◆ YOUR OBJECTIVE
Every line below is to be quoted exactly, with nothing added or dropped.

◆ PROVIDED DATA
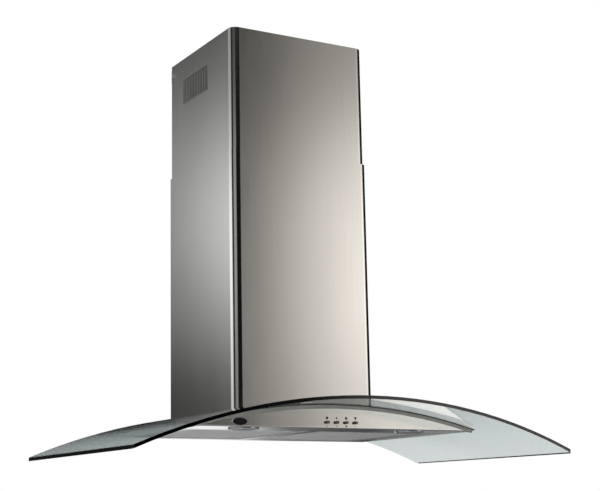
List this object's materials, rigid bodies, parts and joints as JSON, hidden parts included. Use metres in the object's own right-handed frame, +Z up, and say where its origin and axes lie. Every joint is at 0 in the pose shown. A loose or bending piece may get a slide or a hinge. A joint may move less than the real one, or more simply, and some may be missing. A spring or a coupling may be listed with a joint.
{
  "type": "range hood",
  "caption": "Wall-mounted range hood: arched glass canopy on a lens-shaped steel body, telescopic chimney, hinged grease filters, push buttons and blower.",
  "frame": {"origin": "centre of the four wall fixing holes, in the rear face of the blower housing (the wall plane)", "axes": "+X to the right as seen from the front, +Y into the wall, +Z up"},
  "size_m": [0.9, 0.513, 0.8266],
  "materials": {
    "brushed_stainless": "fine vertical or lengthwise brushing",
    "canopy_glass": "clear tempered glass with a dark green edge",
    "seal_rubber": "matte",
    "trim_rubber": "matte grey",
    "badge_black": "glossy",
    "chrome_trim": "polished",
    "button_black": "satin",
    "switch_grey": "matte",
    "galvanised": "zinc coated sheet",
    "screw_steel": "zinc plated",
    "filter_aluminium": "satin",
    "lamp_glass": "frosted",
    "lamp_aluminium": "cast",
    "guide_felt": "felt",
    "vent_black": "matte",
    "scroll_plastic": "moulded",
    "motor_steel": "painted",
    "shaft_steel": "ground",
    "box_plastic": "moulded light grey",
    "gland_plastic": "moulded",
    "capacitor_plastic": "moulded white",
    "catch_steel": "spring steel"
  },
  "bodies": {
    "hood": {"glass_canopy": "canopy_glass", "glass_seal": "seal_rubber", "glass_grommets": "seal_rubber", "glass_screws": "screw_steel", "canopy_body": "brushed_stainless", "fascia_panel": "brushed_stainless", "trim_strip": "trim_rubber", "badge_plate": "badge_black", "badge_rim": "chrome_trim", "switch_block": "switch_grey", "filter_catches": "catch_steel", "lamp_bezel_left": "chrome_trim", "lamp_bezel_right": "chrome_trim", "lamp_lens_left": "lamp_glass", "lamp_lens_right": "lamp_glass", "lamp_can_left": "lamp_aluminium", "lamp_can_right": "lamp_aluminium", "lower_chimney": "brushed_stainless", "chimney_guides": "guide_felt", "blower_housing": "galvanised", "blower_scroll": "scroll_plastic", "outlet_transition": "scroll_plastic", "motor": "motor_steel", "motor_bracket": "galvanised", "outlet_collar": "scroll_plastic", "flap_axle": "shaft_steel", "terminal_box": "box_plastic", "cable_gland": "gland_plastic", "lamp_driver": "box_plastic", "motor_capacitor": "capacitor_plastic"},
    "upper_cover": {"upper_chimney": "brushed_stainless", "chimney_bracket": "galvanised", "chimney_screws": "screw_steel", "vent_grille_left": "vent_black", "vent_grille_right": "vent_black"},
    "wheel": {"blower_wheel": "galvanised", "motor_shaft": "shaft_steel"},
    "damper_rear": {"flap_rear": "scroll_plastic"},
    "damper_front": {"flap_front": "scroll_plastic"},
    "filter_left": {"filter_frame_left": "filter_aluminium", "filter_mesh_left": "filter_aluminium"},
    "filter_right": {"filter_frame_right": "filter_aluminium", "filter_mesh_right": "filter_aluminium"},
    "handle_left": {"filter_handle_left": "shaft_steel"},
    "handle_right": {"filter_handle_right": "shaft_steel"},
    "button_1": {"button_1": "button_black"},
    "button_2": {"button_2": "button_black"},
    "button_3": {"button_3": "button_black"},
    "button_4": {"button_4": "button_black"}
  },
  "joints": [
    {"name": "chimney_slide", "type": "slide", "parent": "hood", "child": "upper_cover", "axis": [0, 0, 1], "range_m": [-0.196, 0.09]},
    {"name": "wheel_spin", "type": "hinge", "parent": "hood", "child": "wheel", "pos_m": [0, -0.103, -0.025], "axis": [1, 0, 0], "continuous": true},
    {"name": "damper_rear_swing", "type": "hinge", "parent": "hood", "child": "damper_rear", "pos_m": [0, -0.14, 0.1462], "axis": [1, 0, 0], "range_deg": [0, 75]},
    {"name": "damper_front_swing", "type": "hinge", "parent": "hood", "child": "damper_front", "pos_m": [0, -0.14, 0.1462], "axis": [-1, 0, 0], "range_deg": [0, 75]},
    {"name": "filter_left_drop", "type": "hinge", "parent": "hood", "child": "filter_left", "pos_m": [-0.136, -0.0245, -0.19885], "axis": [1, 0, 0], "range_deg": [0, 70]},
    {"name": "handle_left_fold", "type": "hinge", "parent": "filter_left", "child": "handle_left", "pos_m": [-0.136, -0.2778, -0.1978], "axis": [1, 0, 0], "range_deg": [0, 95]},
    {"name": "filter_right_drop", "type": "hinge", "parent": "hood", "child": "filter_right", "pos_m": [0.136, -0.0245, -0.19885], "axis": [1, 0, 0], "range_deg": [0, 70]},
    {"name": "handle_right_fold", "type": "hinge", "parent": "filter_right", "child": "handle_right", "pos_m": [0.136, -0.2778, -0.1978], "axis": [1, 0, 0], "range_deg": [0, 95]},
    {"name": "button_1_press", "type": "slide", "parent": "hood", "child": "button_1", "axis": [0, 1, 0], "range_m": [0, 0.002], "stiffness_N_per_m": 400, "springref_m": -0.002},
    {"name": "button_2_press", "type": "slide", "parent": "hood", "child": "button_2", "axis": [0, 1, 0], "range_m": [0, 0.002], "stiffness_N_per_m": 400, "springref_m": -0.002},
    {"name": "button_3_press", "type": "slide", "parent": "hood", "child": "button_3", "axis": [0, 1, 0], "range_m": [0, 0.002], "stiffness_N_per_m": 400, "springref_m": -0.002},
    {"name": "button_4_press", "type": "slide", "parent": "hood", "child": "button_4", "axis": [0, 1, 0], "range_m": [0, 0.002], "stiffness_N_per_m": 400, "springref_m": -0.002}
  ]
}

◆ THE RESULT
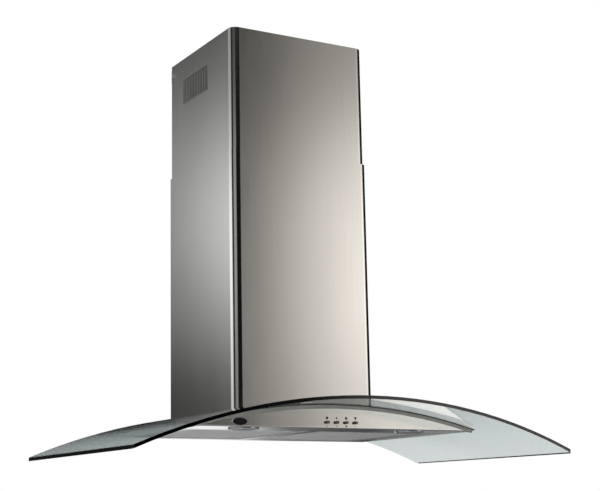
List this object's materials, rigid bodies, parts and joints as JSON, hidden parts included. Use metres in the object's own right-handed frame, +Z up, and say where its origin and axes lie. Every joint is at 0 in the pose shown. A loose or bending piece may get a slide or a hinge. A joint may move less than the real one, or more simply, and some may be missing. A spring or a coupling may be listed with a joint.
{
  "type": "range hood",
  "caption": "Wall-mounted range hood: arched glass canopy on a lens-shaped steel body, telescopic chimney, hinged grease filters, push buttons and blower.",
  "frame": {"origin": "centre of the four wall fixing holes, in the rear face of the blower housing (the wall plane)", "axes": "+X to the right as seen from the front, +Y into the wall, +Z up"},
  "size_m": [0.9, 0.513, 0.8266],
  "materials": {
    "brushed_stainless": "fine vertical or lengthwise brushing",
    "canopy_glass": "clear tempered glass with a dark green edge",
    "seal_rubber": "matte",
    "trim_rubber": "matte grey",
    "badge_black": "glossy",
    "chrome_trim": "polished",
    "button_black": "satin",
    "switch_grey": "matte",
    "galvanised": "zinc coated sheet",
    "screw_steel": "zinc plated",
    "filter_aluminium": "satin",
    "lamp_glass": "frosted",
    "lamp_aluminium": "cast",
    "guide_felt": "felt",
    "vent_black": "matte",
    "scroll_plastic": "moulded",
    "motor_steel": "painted",
    "shaft_steel": "ground",
    "box_plastic": "moulded light grey",
    "gland_plastic": "moulded",
    "capacitor_plastic": "moulded white",
    "catch_steel": "spring steel"
  },
  "bodies": {
    "hood": {"glass_canopy": "canopy_glass", "glass_seal": "seal_rubber", "glass_grommets": "seal_rubber", "glass_screws": "screw_steel", "canopy_body": "brushed_stainless", "fascia_panel": "brushed_stainless", "trim_strip": "trim_rubber", "badge_plate": "badge_black", "badge_rim": "chrome_trim", "switch_block": "switch_grey", "filter_catches": "catch_steel", "lamp_bezel_left": "chrome_trim", "lamp_bezel_right": "chrome_trim", "lamp_lens_left": "lamp_glass", "lamp_lens_right": "lamp_glass", "lamp_can_left": "lamp_aluminium", "lamp_can_right": "lamp_aluminium", "lower_chimney": "brushed_stainless", "chimney_guides": "guide_felt", "blower_housing": "galvanised", "blower_scroll": "scroll_plastic", "outlet_transition": "scroll_plastic", "motor": "motor_steel", "motor_bracket": "galvanised", "outlet_collar": "scroll_plastic", "flap_axle": "shaft_steel", "terminal_box": "box_plastic", "cable_gland": "gland_plastic", "lamp_driver": "box_plastic", "motor_capacitor": "capacitor_plastic"},
    "upper_cover": {"upper_chimney": "brushed_stainless", "chimney_bracket": "galvanised", "chimney_screws": "screw_steel", "vent_grille_left": "vent_black", "vent_grille_right": "vent_black"},
    "wheel": {"blower_wheel": "galvanised", "motor_shaft": "shaft_steel"},
    "damper_rear": {"flap_rear": "scroll_plastic"},
    "damper_front": {"flap_front": "scroll_plastic"},
    "filter_left": {"filter_frame_left": "filter_aluminium", "filter_mesh_left": "filter_aluminium"},
    "filter_right": {"filter_frame_right": "filter_aluminium", "filter_mesh_right": "filter_aluminium"},
    "handle_left": {"filter_handle_left": "shaft_steel"},
    "handle_right": {"filter_handle_right": "shaft_steel"},
    "button_1": {"button_1": "button_black"},
    "button_2": {"button_2": "button_black"},
    "button_3": {"button_3": "button_black"},
    "button_4": {"button_4": "button_black"}
  },
  "joints": [
    {"name": "chimney_slide", "type": "slide", "parent": "hood", "child": "upper_cover", "axis": [0, 0, 1], "range_m": [-0.196, 0.09]},
    {"name": "wheel_spin", "type": "hinge", "parent": "hood", "child": "wheel", "pos_m": [0, -0.103, -0.025], "axis": [1, 0, 0], "continuous": true},
    {"name": "damper_rear_swing", "type": "hinge", "parent": "hood", "child": "damper_rear", "pos_m": [0, -0.14, 0.1462], "axis": [1, 0, 0], "range_deg": [0, 75]},
    {"name": "damper_front_swing", "type": "hinge", "parent": "hood", "child": "damper_front", "pos_m": [0, -0.14, 0.1462], "axis": [-1, 0, 0], "range_deg": [0, 75]},
    {"name": "filter_left_drop", "type": "hinge", "parent": "hood", "child": "filter_left", "pos_m": [-0.136, -0.0245, -0.19885], "axis": [1, 0, 0], "range_deg": [0, 70]},
    {"name": "handle_left_fold", "type": "hinge", "parent": "filter_left", "child": "handle_left", "pos_m": [-0.136, -0.2778, -0.1978], "axis": [1, 0, 0], "range_deg": [0, 95]},
    {"name": "filter_right_drop", "type": "hinge", "parent": "hood", "child": "filter_right", "pos_m": [0.136, -0.0245, -0.19885], "axis": [1, 0, 0], "range_deg": [0, 70]},
    {"name": "handle_right_fold", "type": "hinge", "parent": "filter_right", "child": "handle_right", "pos_m": [0.136, -0.2778, -0.1978], "axis": [1, 0, 0], "range_deg": [0, 95]},
    {"name": "button_1_press", "type": "slide", "parent": "hood", "child": "button_1", "axis": [0, 1, 0], "range_m": [0, 0.002], "stiffness_N_per_m": 400, "springref_m": -0.002},
    {"name": "button_2_press", "type": "slide", "parent": "hood", "child": "button_2", "axis": [0, 1, 0], "range_m": [0, 0.002], "stiffness_N_per_m": 400, "springref_m": -0.002},
    {"name": "button_3_press", "type": "slide", "parent": "hood", "child": "button_3", "axis": [0, 1, 0], "range_m": [0, 0.002], "stiffness_N_per_m": 400, "springref_m": -0.002},
    {"name": "button_4_press", "type": "slide", "parent": "hood", "child": "button_4", "axis": [0, 1, 0], "range_m": [0, 0.002], "stiffness_N_per_m": 400, "springref_m": -0.002}
  ]
}